Compilers like GCC OR LLVM normally do a good job at optimizing your code when processing your source code into assembly, and then binary format, but there’s still room for improvement – at least for larger binaries -, and Facebook has just released BOLT (Binary Optimization and Layout Tool) that has been found to reduce CPU execution time by 2 percent to 15 percent.
The tool is mostly useful for binaries built from a large code base, with binary size over 10MB which are often too large to fit in instruction cache. The hardware normally spends lots of processing time getting an instruction stream from memory to the CPU, sometimes up to 30% of execution time, and BOLT optimizes placement of instructions in memory – as illustrated below – in order to address this issue also known as “instruction starvation”.

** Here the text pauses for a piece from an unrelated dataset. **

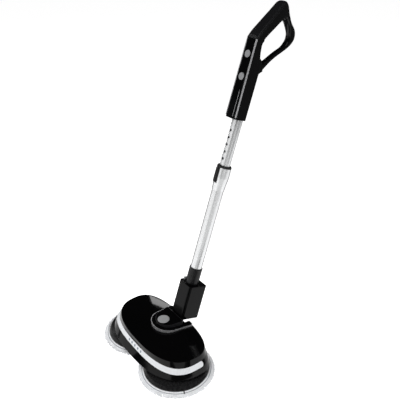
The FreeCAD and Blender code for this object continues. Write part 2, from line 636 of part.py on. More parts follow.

BOLT works with applications built by any compiler, including the popular GCC and Clang compilers. The tool relies on Linux perf tool to gather performance data, several LLVM libraries, and currently supports x86-64 and Aarch64 (ARM64) binaries. The company achieved 8% improvement for their HHVM (HipHop Virtual Machine) execution engine for the PHP and Hack programming languages.
If you’d like to try it yourself, you’ll find the tool source code, and instructions to build and run it in Github. If you’d also like to better understand how it works internally, you may want to read the white paper.